--- Exercise details ---
The material below contains a line with "-fold_y + 0.5" and a line with "obj.parent = empty". Copy exactly those two lines and all lines between them.

--- Given material ---
━━━━━━━━━━
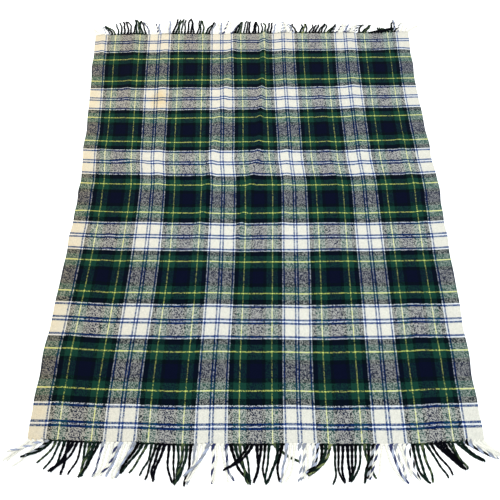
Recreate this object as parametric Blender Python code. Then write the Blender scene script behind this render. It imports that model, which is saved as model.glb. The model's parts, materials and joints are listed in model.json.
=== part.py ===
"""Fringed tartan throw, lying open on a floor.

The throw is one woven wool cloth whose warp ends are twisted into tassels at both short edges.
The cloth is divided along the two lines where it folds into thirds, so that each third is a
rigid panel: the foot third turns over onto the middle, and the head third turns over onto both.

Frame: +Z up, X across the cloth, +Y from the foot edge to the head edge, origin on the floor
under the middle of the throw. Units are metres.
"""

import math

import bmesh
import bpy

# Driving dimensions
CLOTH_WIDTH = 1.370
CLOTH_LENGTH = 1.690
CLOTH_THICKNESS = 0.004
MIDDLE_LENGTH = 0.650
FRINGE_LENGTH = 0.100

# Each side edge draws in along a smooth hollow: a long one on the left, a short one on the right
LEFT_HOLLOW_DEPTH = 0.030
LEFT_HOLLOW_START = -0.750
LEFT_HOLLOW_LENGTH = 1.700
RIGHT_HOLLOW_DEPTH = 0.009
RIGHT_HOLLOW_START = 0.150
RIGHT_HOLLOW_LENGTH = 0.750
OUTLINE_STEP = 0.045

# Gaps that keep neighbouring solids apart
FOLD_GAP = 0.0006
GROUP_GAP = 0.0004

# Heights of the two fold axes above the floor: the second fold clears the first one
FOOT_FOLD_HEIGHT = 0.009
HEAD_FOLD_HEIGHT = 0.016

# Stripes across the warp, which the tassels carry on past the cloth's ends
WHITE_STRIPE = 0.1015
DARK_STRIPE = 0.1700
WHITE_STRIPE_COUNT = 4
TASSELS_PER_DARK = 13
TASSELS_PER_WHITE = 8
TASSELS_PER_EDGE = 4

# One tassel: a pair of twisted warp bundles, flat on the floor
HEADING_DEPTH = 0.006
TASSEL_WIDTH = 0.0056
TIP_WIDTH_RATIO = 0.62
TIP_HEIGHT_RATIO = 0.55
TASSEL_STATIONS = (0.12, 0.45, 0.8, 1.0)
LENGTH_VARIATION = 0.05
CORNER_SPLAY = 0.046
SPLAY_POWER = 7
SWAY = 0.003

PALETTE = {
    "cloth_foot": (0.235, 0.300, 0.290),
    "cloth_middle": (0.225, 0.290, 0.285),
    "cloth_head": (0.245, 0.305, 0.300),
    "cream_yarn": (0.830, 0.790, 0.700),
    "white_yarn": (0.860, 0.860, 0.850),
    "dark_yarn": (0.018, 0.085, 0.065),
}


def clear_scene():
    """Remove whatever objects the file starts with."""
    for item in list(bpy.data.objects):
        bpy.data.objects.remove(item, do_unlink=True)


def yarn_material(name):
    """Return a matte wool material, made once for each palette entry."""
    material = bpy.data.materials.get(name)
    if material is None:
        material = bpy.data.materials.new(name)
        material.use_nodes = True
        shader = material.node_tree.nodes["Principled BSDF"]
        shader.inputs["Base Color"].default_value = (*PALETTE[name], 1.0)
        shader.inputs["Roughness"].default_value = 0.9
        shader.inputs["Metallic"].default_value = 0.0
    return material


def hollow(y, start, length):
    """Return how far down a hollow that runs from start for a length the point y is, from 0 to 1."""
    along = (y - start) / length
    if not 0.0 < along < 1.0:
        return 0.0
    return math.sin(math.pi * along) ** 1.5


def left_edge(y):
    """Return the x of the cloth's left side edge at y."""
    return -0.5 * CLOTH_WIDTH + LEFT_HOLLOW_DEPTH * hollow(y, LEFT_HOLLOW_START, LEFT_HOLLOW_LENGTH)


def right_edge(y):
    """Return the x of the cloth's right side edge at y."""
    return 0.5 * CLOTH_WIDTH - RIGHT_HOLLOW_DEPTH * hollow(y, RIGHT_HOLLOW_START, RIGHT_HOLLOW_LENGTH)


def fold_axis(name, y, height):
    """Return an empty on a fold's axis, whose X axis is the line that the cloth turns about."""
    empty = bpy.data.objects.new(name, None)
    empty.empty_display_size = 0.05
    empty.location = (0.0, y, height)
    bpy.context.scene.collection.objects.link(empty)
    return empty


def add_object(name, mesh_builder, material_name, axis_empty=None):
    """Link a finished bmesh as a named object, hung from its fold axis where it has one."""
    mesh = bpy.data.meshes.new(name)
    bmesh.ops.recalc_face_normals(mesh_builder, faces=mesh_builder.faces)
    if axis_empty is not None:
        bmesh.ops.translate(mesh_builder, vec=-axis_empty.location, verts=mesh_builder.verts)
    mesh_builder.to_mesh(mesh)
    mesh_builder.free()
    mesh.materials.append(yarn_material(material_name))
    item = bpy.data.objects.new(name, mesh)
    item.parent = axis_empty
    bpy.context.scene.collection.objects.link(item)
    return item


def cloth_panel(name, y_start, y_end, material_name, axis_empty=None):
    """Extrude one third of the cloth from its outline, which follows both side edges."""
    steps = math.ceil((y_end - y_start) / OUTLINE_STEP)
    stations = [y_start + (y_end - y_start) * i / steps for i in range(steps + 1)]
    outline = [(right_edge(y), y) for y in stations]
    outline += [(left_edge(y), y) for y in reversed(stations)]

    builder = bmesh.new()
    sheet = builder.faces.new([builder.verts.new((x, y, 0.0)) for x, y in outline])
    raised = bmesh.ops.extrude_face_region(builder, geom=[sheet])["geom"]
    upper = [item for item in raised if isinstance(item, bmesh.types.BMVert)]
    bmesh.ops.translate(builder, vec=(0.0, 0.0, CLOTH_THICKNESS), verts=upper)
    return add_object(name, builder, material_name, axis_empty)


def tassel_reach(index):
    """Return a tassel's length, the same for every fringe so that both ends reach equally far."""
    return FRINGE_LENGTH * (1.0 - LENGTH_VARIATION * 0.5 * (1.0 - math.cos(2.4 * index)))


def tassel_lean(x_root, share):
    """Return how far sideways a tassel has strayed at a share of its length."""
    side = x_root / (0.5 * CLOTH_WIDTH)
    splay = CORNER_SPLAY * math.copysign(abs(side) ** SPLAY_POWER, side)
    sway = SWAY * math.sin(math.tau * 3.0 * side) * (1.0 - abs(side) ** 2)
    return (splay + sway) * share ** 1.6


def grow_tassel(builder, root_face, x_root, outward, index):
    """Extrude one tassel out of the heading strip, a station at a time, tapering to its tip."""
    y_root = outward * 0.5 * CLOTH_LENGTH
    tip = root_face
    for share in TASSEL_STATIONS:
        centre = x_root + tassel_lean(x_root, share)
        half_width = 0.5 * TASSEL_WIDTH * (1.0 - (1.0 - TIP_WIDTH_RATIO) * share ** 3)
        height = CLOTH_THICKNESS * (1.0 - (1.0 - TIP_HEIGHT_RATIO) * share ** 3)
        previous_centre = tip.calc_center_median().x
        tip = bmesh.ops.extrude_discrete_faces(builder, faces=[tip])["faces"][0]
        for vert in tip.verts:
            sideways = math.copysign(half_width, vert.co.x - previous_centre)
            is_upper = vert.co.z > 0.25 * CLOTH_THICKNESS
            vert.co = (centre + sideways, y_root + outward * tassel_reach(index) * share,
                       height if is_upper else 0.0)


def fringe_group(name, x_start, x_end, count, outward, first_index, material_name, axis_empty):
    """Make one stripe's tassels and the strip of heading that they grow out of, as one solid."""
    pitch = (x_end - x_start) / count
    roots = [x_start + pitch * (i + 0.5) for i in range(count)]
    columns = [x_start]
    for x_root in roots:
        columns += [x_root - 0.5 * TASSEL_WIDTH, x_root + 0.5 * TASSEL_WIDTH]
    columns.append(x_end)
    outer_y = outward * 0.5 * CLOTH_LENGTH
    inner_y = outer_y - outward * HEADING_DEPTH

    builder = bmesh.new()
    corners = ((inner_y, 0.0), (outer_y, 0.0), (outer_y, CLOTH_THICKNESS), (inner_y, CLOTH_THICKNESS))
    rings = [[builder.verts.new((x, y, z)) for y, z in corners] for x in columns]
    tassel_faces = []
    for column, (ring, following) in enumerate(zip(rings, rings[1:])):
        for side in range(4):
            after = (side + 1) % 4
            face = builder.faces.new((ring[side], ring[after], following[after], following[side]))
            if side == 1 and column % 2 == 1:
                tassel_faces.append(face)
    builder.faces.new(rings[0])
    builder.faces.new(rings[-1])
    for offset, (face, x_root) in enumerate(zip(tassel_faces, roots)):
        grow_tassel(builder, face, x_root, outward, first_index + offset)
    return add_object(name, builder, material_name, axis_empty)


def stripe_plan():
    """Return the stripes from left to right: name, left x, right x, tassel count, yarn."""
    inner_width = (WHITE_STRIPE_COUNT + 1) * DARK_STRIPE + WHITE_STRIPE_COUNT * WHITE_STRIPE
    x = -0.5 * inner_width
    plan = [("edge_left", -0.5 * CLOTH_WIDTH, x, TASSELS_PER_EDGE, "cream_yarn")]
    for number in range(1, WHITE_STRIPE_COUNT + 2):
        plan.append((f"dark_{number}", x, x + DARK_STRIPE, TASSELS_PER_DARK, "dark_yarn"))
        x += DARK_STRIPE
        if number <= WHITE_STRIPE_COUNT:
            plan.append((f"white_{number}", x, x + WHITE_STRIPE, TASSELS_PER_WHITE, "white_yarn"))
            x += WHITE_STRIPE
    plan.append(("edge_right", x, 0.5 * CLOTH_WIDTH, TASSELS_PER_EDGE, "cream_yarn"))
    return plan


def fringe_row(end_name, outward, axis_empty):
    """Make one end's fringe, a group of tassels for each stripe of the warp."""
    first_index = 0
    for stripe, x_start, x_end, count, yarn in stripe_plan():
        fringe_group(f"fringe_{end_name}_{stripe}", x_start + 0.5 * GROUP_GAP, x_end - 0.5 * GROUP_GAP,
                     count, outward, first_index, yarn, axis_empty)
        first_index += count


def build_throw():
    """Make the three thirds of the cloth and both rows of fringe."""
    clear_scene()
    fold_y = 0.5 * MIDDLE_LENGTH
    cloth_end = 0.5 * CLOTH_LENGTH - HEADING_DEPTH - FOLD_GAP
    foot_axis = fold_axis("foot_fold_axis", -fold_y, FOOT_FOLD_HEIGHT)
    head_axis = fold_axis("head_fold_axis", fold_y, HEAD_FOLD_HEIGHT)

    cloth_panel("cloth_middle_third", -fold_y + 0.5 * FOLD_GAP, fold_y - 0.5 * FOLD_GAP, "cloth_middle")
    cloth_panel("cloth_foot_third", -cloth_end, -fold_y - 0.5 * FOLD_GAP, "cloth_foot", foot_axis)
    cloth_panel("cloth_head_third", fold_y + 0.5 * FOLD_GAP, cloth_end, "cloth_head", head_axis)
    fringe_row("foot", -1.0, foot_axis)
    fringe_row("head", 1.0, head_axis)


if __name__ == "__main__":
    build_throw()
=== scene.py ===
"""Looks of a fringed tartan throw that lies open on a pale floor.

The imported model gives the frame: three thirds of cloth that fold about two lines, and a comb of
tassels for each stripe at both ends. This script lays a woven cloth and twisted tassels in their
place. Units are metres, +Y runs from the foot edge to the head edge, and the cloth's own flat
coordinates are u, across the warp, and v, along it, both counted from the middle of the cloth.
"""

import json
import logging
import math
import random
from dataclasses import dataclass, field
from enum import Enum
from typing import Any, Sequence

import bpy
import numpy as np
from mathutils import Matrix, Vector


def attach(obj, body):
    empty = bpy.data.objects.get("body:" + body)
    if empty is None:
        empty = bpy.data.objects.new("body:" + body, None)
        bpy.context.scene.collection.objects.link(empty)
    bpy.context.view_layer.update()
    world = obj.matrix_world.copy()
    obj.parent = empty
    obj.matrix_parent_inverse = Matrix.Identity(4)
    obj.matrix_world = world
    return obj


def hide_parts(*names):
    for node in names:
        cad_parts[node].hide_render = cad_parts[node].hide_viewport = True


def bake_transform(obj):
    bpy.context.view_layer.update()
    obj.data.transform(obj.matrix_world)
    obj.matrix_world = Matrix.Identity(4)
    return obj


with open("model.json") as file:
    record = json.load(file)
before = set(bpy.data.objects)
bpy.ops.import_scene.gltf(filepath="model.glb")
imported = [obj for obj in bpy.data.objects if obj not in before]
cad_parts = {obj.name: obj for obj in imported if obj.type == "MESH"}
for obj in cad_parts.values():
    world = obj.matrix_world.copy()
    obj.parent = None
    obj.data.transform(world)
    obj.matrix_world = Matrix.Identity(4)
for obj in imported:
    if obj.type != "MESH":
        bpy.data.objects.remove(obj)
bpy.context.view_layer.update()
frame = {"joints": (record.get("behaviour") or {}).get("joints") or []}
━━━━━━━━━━
--- Worked solution ---
    cloth_panel("cloth_middle_third", -fold_y + 0.5 * FOLD_GAP, fold_y - 0.5 * FOLD_GAP, "cloth_middle")
    cloth_panel("cloth_foot_third", -cloth_end, -fold_y - 0.5 * FOLD_GAP, "cloth_foot", foot_axis)
    cloth_panel("cloth_head_third", fold_y + 0.5 * FOLD_GAP, cloth_end, "cloth_head", head_axis)
    fringe_row("foot", -1.0, foot_axis)
    fringe_row("head", 1.0, head_axis)


if __name__ == "__main__":
    build_throw()
=== scene.py ===
"""Looks of a fringed tartan throw that lies open on a pale floor.

The imported model gives the frame: three thirds of cloth that fold about two lines, and a comb of
tassels for each stripe at both ends. This script lays a woven cloth and twisted tassels in their
place. Units are metres, +Y runs from the foot edge to the head edge, and the cloth's own flat
coordinates are u, across the warp, and v, along it, both counted from the middle of the cloth.
"""

import json
import logging
import math
import random
from dataclasses import dataclass, field
from enum import Enum
from typing import Any, Sequence

import bpy
import numpy as np
from mathutils import Matrix, Vector


def attach(obj, body):
    empty = bpy.data.objects.get("body:" + body)
    if empty is None:
        empty = bpy.data.objects.new("body:" + body, None)
        bpy.context.scene.collection.objects.link(empty)
    bpy.context.view_layer.update()
    world = obj.matrix_world.copy()
    obj.parent = empty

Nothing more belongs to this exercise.